I am trying to implement block-by-block compression using GzipStream class. .NET Core 3.1, Visual Studio 2019, Console App. My OS is Windows 10. I believe it should be possible because gzip files consist of independent blocks one after another as per format specification. But resulting files that I get are corrupted.
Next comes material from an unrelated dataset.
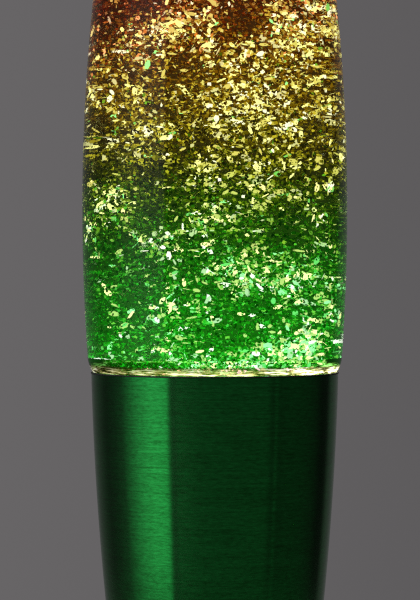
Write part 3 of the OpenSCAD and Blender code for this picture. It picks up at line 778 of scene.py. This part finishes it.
def pale_floor():
    """A pale round table top, its radius 0.36 m, that fades out towards its edge."""
    bpy.ops.mesh.primitive_circle_add(vertices=128, radius=0.36, fill_type="NGON", location=(0, 0, -0.0002))
    floor = bpy.context.object
    floor.name = "floor"
    mat, tree, shader = new_material("floor")
    set_values(shader, Roughness=0.7)
    grain = noise(tree, (240, 240, 240), 4.0)
    pale = ramp(tree, grain, [(0.3, (0.50, 0.49, 0.48)), (0.7, (0.55, 0.54, 0.53))])
    link(tree, pale, shader, "Base Color")
    out = node(tree, "ShaderNodeVectorMath", [(0, object_place(tree))], operation="LENGTH").outputs["Value"]
    link(tree, spread(tree, out, 0.15, 0.34, 1.0, 0.0), shader, "Alpha")
    floor.data.materials.append(mat)


# The greys of the studio round the lamp: 0 is straight behind it, 0.25 its left, 0.5 towards the camera and
# 0.75 its right. Shiny surfaces mirror a bright band on the left, and dark panels with a slit on the right.
MIRRORED = (
    (0.0, 0.11),
    (0.11, 0.07),
    (0.16, 0.035),
    (0.20, 0.06),
    (0.235, 0.12),
    (0.265, 0.42),
    (0.30, 0.85),
    (0.33, 1.18),
    (0.375, 1.12),
    (0.380, 0.10),
    (0.395, 0.10),
    (0.400, 0.19),
    (0.46, 0.135),
    (0.53, 0.115),
    (0.64, 0.105),
    (0.652, 0.05),
    (0.660, 0.05),
    (0.664, 0.17),
    (0.668, 0.05),
    (0.70, 0.065),
    (0.76, 0.055),
    (0.80, 0.035),
    (0.83, 0.012),
    (0.86, 0.012),
    (0.885, 0.075),
    (1.0, 0.11),
)
# What glass and liquid bend into view: the backdrop, dimmed as the finish on the far wall dims it.
BENT = ((0.0, 0.06), (0.10, 0.045), (0.16, 0.02), (0.75, 0.02), (0.83, 0.01), (0.89, 0.04), (1.0, 0.06))


def studio_world():
    """A plain grey backdrop. Shiny surfaces and glass see their own, darker studio."""
    world = bpy.data.worlds.new("studio")
    scene.world = world
    world.use_nodes = True
    tree = world.node_tree
    tree.nodes.clear()
    way = split(tree, node(tree, "ShaderNodeTexCoord").outputs["Generated"])
    across = spread(tree, way["X"], -0.12, 0.12, 0.0, 1.0)
    backdrop = ramp(tree, across, [(0.0, (0.137, 0.131, 0.134)), (1.0, (0.110, 0.105, 0.108))])
    bearing = math_node(tree, "ARCTAN2", way["X"], math_node(tree, "MULTIPLY", way["Y"], -1.0))
    turn = spread(tree, bearing, -math.pi, math.pi, 0.0, 1.0)
    around = ramp(tree, turn, [(at, (grey,) * 3) for at, grey in MIRRORED])
    bent = ramp(tree, turn, [(at, (grey,) * 3) for at, grey in BENT])
    upward = spread(tree, way["Z"], 0.55, 0.95, 0.0, 1.0)
    mirrored = mixed_colour(tree, upward, around, (0.45, 0.45, 0.45, 1.0))
    light = node(tree, "ShaderNodeLightPath").outputs
    seen = mixed_colour(tree, light["Is Glossy Ray"], backdrop, mirrored)
    seen = mixed_colour(tree, light["Is Transmission Ray"], seen, bent)
    sky = node(tree, "ShaderNodeBackground", [("Color", seen), ("Strength", 1.0)])
    node(tree, "ShaderNodeOutputWorld", [("Surface", sky.outputs[0])])


def softbox(name, bearing, radiance, half_width):
    """A tall area light at a bearing in degrees from the camera's side of the lamp, positive to its left."""
    distance, height, z = 0.9, 1.5, 0.35
    data = bpy.data.lights.new(name, "AREA")
    data.shape = "RECTANGLE"
    data.size = 2 * distance * math.tan(math.radians(half_width))
    data.size_y = height
    data.energy = radiance * math.pi * data.size * data.size_y
    data.color = (1.0, 0.985, 0.96)
    lamp = bpy.data.objects.new(name, data)
    way = Vector((-math.sin(math.radians(bearing)), -math.cos(math.radians(bearing)), 0))
    lamp.location = way * distance + Vector((0, 0, z))
    lamp.rotation_euler = (-way).to_track_quat("-Z", "Y").to_euler()
    lamp.visible_camera = False
    lamp.visible_transmission = False
    lamp.visible_glossy = False
    scene.collection.objects.link(lamp)


def place_camera():
    """Level with the lower part of the glass, 0.7 m away."""
    lens = bpy.data.cameras.new("camera")
    lens.lens = 112.4
    lens.sensor_width = 36.0
    lens.clip_start = 0.01
    camera = bpy.data.objects.new("camera", lens)
    camera.location = (-0.0018, -0.708, 0.1776)
    camera.rotation_euler = (math.pi / 2, 0, 0)
    scene.collection.objects.link(camera)
    scene.camera = camera


set_up_cycles()
metals = (
    brushed("green_metal", (0.003, 0.12, 0.014), (0.014, 0.31, 0.052), 0.17, 0.3, 0.3),
    brushed("bare_metal", (0.50, 0.50, 0.51), (0.68, 0.68, 0.70), 0.38, 0.12, 0.0),
)
make_base(metals)
make_cap(metals)
make_bottle()
make_flakes()
finish_cad_parts()
pale_floor()
studio_world()
softbox("key_inner", 60.0, 1.15, 19.0)
softbox("key_outer", 88.0, 0.75, 9.0)
place_camera()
Here's the code:
using System;
using System.Globalization;
using System.IO;
using System.IO.Compression;
namespace GzipToMemoryStreamExample
{
class Program
{
private static int blockSize;
private static string sourceFileName = "e:\\SomeFolder\\SomeFile.ext";
private static byte[] currentBlock;
private static FileStream readingStream;
private static FileStream writingStream;
static void Main(string[] args)
{
Console.WriteLine("Enter block size:");
string blockSizeStr = Console.ReadLine();
int.TryParse(blockSizeStr, out blockSize);
readingStream = new FileStream(sourceFileName, FileMode.Open);
string resultingFileName = Path.ChangeExtension(sourceFileName, ".gz");
CreateAndOpenResultingFile(resultingFileName);
while (ReadBlock())
{
byte[] processedBlock = ProcessBlock(currentBlock);
writingStream.Write(processedBlock, 0, processedBlock.Length);
}
readingStream.Dispose();
writingStream.Dispose();
Console.WriteLine("Finished.");
Console.ReadKey();
}
private static bool ReadBlock()
{
bool result;
int bytesRead;
currentBlock = new byte[blockSize];
bytesRead = readingStream.Read(currentBlock, 0, blockSize);
result = bytesRead > 0;
return result;
}
private static byte[] ProcessBlock(byte[] sourceData)
{
byte[] result;
using (var outputStream = new MemoryStream())
{
using var compressionStream = new GZipStream(outputStream, CompressionMode.Compress);
compressionStream.Write(sourceData, 0, sourceData.Length);
result = outputStream.ToArray();
}
return result;
}
private static void CreateAndOpenResultingFile(string fileName)
{
if (File.Exists(fileName))
{
File.Delete(fileName);
}
writingStream = File.Create(fileName);
}
}
}
When I look at resulting files I see that result somehow depends on block size I choose. if it's smaller than ~100 Kb, resulting "compressed" blocks are of 10 bytes size each, which leads to extremely small useless file. If size of block is greater than ~100 Kb, then the size of file becomes reasonably large, about 80% of the original, but still corrupted.
Also I checked the block headers and it turns out they're strange. OS is set to TOPS-20 (0x0a value), ISIZE at the end of block is always totally wrong.
What is my mistake?
It's solved just with moving result = outputStream.ToArray(); line out of the compressionStream using scope as Mark Adler suggested in the comments.